My hope is that people will be slower to criticize and quicker to praise and offer encouragement. I always use the example of Marcel Duchamp’s 1917 artwork, Fountain, to illustrate the subjectivity of excellence. It was a common urinal submitted as art and was dismissed. Since then the work has been regarded by art historians and theorists of the avant-garde as a major landmark moment in twentieth century art.
This reminds me of the quote by the Oscar-winning screenwriter, William Goldman, when he was alluding to the vagaries and subjectivity of the Hollywood movie system knowing what would work or not work in a film. He famously said, “Nobody knows anything.” I think that applies to so much in life.
Finally, I’ll comment on the article’s extoling for the need to continually learn and refine anything for which we want to be excellent. In my own corporate field of software development, if you stick to what you learned years ago, you’ll be left in the dust rather quickly.
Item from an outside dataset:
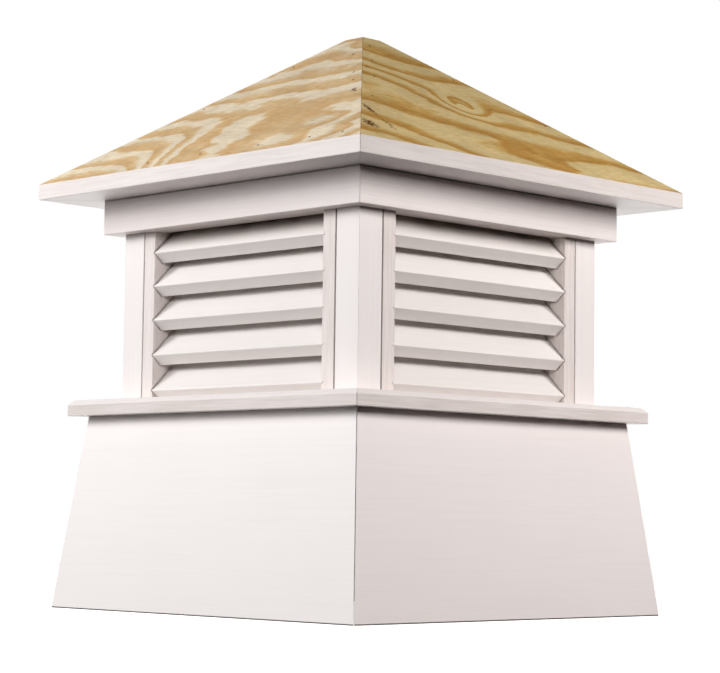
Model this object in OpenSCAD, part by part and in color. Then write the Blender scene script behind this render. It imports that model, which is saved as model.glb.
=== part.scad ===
// Square louvred roof cupola: flared base, mitred sill, louvred body, frieze,
// flat boxed eave and a plywood hip roof.
// Millimetres, +Z up, origin at the centre of the footprint. The front faces -Y.

/* [Base] */
// Width of the base across its bottom edge
base_bottom_w = 520; // [480:1:560]
// Width of the base across its top edge
base_top_w = 463; // [460:1:480]
// Height of the base panels
base_h = 231.5; // [150:0.5:320]
// Thickness of the base panels
base_t = 19; // [12:0.5:22]

/* [Sill] */
// Width of the sill over its outer edges
sill_w = 500; // [490:1:540]
// Width of one sill board, from its outer edge inwards
sill_board_w = 89; // [84:1:89]
// Thickness of the sill boards
sill_t = 19; // [12:0.5:25]
// Chamfer along the sill's outer top edge
sill_chamfer = 5.5; // [1:0.5:8]

/* [Body] */
// Width of the louvred body over its corner posts
body_w = 406.4; // [400:0.2:412]
// Side of a square corner post
post_w = 36; // [30:1:40]
// Face width of the upright stile beside each post
stile_w = 21; // [16:0.5:26]
// Open joint between a post and the stile beside it
joint_gap = 2; // [0.5:0.25:2.5]
// Height of the louvres that shows between the sill and the frieze
louvre_h = 203.5; // [202:0.5:215]
// Thickness of the head rail behind the frieze
head_rail_t = 19; // [12:0.5:25]

/* [Louvres] */
// Number of blades on a side
blade_count = 5; // [3:1:5]
// Rise from one nose to the next at the bottom of the opening
blade_pitch_low = 42.5; // [41:0.5:42.5]
// Rise from one nose to the next at the top of the opening
blade_pitch_high = 40.5; // [39.5:0.5:40.5]
// How far a blade reaches in behind its nose
blade_depth = 38; // [34:0.5:40]
// Slope of a blade's upper leg
blade_slope = 44.5; // [40:0.5:45]
// Drop of the lip below the nose
lip_drop = 11.6; // [8:0.1:12]
// How far the lip runs back under the nose
lip_depth = 12; // [8:0.5:14]
// Thickness of a blade's two legs
blade_t = 3; // [2:0.5:5]
// How far a blade's end runs into its housing in the stile
tenon = 0.6; // [0.4:0.1:1.5]
// Depth of the housings cut in the stile
housing_depth = 2.4; // [2:0.1:4]
// Clearance of the housing over, under and in front of the blade
housing_gap = 1.4; // [0.2:0.1:1.5]

/* [Frieze] */
// Height of the frieze boards under the eave
frieze_h = 42; // [30:1:60]
// Thickness of the frieze boards
frieze_t = 19; // [12:0.5:25]

/* [Eave] */
// Width of the eave over its outer edges
eave_w = 558.8; // [530:0.2:620]
// Width of one eave board, from its outer edge inwards
eave_board_w = 114; // [112:1:118]
// Thickness of the eave boards, which is the band that shows
eave_t = 19; // [12:0.5:25]

/* [Roof] */
// Pitch of the four roof panels
roof_pitch = 35; // [25:0.5:45]
// Thickness of the plywood
roof_t = 12; // [9:0.5:16]
// Pitch of the small planed cap at the peak
cap_pitch = 17; // [8:1:24]
// Half the width of the planed cap
cap_half_w = 15.5; // [8:0.5:24]

/* [Hidden] */
base_slant = atan((base_bottom_w - base_top_w) / 2 / base_h);
base_inset = base_t / cos(base_slant);
sill_top = base_h + sill_t;
frieze_bottom = sill_top + louvre_h;
eave_bottom = frieze_bottom + frieze_h;
eave_top = eave_bottom + eave_t;
front_plane = body_w / 2;
opening_half_w = front_plane - post_w - stile_w;
upright_h = eave_bottom - sill_top;
roof_foot_inset = roof_t / sin(roof_pitch);
roof_inner_half_w = eave_w / 2 - roof_foot_inset;
cap_foot_z = eave_top + (eave_w / 2 - cap_half_w) * tan(roof_pitch);
cap_top_z = cap_foot_z + cap_half_w * tan(cap_pitch);
total_h = cap_top_z;
pvc = "#efe8e6";
plywood = "#dcb984";

// Height of blade i's nose over the sill: the pitch shrinks evenly from low to high
function nose_z(i) =
    sill_top + lip_drop + blade_pitch_low * i
    - (blade_pitch_low - blade_pitch_high) * i * (i - 1) / 2 / (blade_count - 2);

// Blade section as points of [distance in from the front plane, height over the nose].
// gap moves its outer faces out, and the blade still rests on the inner ones
function blade_section(gap = 0) =
    let (
        rise = blade_depth * tan(blade_slope),
        lip_angle = atan(lip_drop / lip_depth),
        leg_off = gap / cos(blade_slope),
        lip_off = gap / cos(lip_angle),
        leg_t = blade_t / cos(blade_slope),
        lip_t = blade_t / cos(lip_angle),
        // where the outer faces meet in front of the nose, and the inner ones behind it
        nose_in = -(leg_off + lip_off) / (tan(blade_slope) + tan(lip_angle)),
        crotch_in = (leg_t + lip_t) / (tan(blade_slope) + tan(lip_angle))
    )
    [
        [nose_in, leg_off + nose_in * tan(blade_slope)],
        [blade_depth, rise + leg_off],
        [blade_depth, rise - leg_t],
        [crotch_in, crotch_in * tan(blade_slope) - leg_t],
        [lip_depth, -lip_drop + lip_t],
        [lip_depth, -lip_drop - lip_off],
    ];

// Turns a piece made for the front round to side i
module on_side(i) {
    rotate([0, 0, 90 * i])
        children();
}

// A length of moulding along X with its section given as [y, z] points
module moulding(section, length) {
    rotate([90, 0, 90])
        linear_extrude(height = length, center = true)
            polygon(section);
}

// A front board whose two ends are mitred at 45 degrees towards the centre
module mitred_board(section, half_w) {
    intersection() {
        moulding(section, 2 * half_w);
        linear_extrude(height = total_h)
            polygon([[0, 0], [half_w, -half_w], [-half_w, -half_w]]);
    }
}

// Flared base panel, leaning in towards its top
module base_panel(i) {
    bottom = base_bottom_w / 2;
    top = base_top_w / 2;
    section = [
        [-bottom, 0],
        [-bottom + base_inset, 0],
        [-top + base_inset, base_h],
        [-top, base_h],
    ];
    color(pvc) on_side(i) mitred_board(section, bottom);
}

// Sill board with a chamfer along its outer top edge
module sill(i) {
    outer = sill_w / 2;
    inner = outer - sill_board_w;
    section = [
        [-outer, base_h],
        [-inner, base_h],
        [-inner, sill_top],
        [-outer + sill_chamfer, sill_top],
        [-outer, sill_top - sill_chamfer],
    ];
    color(pvc) on_side(i) mitred_board(section, outer);
}

// Square corner post, made for the front right corner
module corner_post(i) {
    color(pvc) on_side(i)
        translate([front_plane - post_w, -front_plane, sill_top])
            cube([post_w, post_w, upright_h]);
}

// The blades of one side, or with a gap the housings that take their ends
module blade_stack(length, gap = 0) {
    section = [for (p = blade_section(gap)) [p[0] - front_plane, p[1]]];
    for (n = [0 : blade_count - 1])
        translate([0, 0, nose_z(n)])
            moulding(section, length);
}

// Upright stile beside a post, housed for the ends of the blades
module stile(i, hand) {
    color(pvc) on_side(i) difference() {
        mirror([hand == "left" ? 1 : 0, 0, 0])
            translate([opening_half_w, -front_plane, sill_top])
                cube([stile_w - joint_gap, post_w, upright_h]);
        blade_stack(2 * (opening_half_w + housing_depth), housing_gap);
    }
}

// The blades of one side, as separate extrusions
module louvre_blades(i) {
    color(pvc) on_side(i) blade_stack(2 * (opening_half_w + tenon));
}

// Head rail between the stiles, behind the frieze
module head_rail(i) {
    color(pvc) on_side(i)
        translate([-opening_half_w, -front_plane, frieze_bottom])
            cube([2 * opening_half_w, head_rail_t, frieze_h]);
}

// Frieze board nailed over the posts and head rail
module frieze(i) {
    inner = front_plane;
    outer = inner + frieze_t;
    section = [
        [-outer, frieze_bottom],
        [-inner, frieze_bottom],
        [-inner, eave_bottom],
        [-outer, eave_bottom],
    ];
    color(pvc) on_side(i) mitred_board(section, outer);
}

// Flat eave board: its underside is the soffit and its edge is the white band
module eave_board(i) {
    outer = eave_w / 2;
    inner = outer - eave_board_w;
    section = [
        [-outer, eave_bottom],
        [-inner, eave_bottom],
        [-inner, eave_top],
        [-outer, eave_top],
    ];
    color(pvc) on_side(i) mitred_board(section, outer);
}

// Plywood roof panel, mitred at the hips and planed to a shallow cap at the peak
module roof_panel(i) {
    outer = eave_w / 2;
    section = [
        [-outer, eave_top],
        [-roof_inner_half_w, eave_top],
        [0, eave_top + roof_inner_half_w * tan(roof_pitch)],
        [0, cap_top_z],
        [-cap_half_w, cap_foot_z],
    ];
    color(plywood) on_side(i) mitred_board(section, outer);
}

base_panel(0);  // base_panel_front
base_panel(1);  // base_panel_right
base_panel(2);  // base_panel_back
base_panel(3);  // base_panel_left
sill(0);  // sill_front
sill(1);  // sill_right
sill(2);  // sill_back
sill(3);  // sill_left
corner_post(0);  // corner_post_front_right
corner_post(1);  // corner_post_back_right
corner_post(2);  // corner_post_back_left
corner_post(3);  // corner_post_front_left
stile(0, "left");  // stile_front_left
stile(0, "right");  // stile_front_right
stile(1, "left");  // stile_right_left
stile(1, "right");  // stile_right_right
stile(2, "left");  // stile_back_left
stile(2, "right");  // stile_back_right
stile(3, "left");  // stile_left_left
stile(3, "right");  // stile_left_right
louvre_blades(0);  // louvre_blades_front
louvre_blades(1);  // louvre_blades_right
louvre_blades(2);  // louvre_blades_back
louvre_blades(3);  // louvre_blades_left
head_rail(0);  // head_rail_front
head_rail(1);  // head_rail_right
head_rail(2);  // head_rail_back
head_rail(3);  // head_rail_left
frieze(0);  // frieze_front
frieze(1);  // frieze_right
frieze(2);  // frieze_back
frieze(3);  // frieze_left
eave_board(0);  // eave_board_front
eave_board(1);  // eave_board_right
eave_board(2);  // eave_board_back
eave_board(3);  // eave_board_left
roof_panel(0);  // roof_panel_front
roof_panel(1);  // roof_panel_right
roof_panel(2);  // roof_panel_back
roof_panel(3);  // roof_panel_left
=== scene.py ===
"""Looks of a square louvred roof cupola.

White cellular PVC boards and vinyl louvre blades under a bare sanded plywood hip roof, standing
on a pale studio floor. Every length is in metres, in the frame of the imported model.
"""

import logging
import math
import random
from dataclasses import dataclass, replace
from enum import Enum
from typing import Callable, Iterable, Sequence

import bmesh
import bpy
from mathutils import Matrix, Vector


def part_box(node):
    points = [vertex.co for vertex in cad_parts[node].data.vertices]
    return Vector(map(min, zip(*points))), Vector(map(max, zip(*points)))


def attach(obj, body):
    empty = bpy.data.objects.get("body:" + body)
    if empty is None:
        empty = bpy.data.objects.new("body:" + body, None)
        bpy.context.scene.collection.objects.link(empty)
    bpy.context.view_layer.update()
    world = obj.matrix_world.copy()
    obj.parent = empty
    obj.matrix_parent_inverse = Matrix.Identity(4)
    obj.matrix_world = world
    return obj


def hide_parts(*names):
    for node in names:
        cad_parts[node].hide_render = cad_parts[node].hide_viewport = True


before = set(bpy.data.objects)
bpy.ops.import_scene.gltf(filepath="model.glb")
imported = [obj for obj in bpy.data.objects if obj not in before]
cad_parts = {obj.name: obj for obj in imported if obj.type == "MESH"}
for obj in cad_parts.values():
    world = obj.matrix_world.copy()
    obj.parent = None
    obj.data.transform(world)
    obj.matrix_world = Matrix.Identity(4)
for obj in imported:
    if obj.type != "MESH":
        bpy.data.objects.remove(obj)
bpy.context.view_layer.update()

log = logging.getLogger("cupola")

MM = 0.001
ROOT = "root"

Colour = tuple[float, float, float, float]


class Axis(Enum):
    """The direction that a board, and so its streaks, run in."""

    X = 0
    Y = 1
    Z = 2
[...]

The same applies to most professions, avocations, hobbies, or areas of deep interest. You must set aside time to learn and practice if you want to maintain your excellence.
…Even Plato and Aristotle think that we must always return to contemplation to continue to refine our understanding of excellence, of the good and how it ought to be applied to our crafts. This means that our education cannot end. We can’t simply come to a point when we’re ready to act, to practise our craft, and go on doing it for the rest of our days. Instead, we need to oscillate between periods of acting and contemplating.
There’s a lot of other good stuff in the article, but I’ll let you read that for yourself.
I encourage you to strive for excellence in something that’s important to you or that sparks your deepest curiosities. As mentioned earlier, excellence (competence) is one of the keystones to happiness. Happiness may be simply a side effect of excellence, but it’s a damn good side effect.
Note: I don’t necessarily state this upfront in my posts, but generally if I’m linking to an article, book, video, or some other content, it means I consider it worth the time to consume. This might seem obvious, but I wanted to make that clear.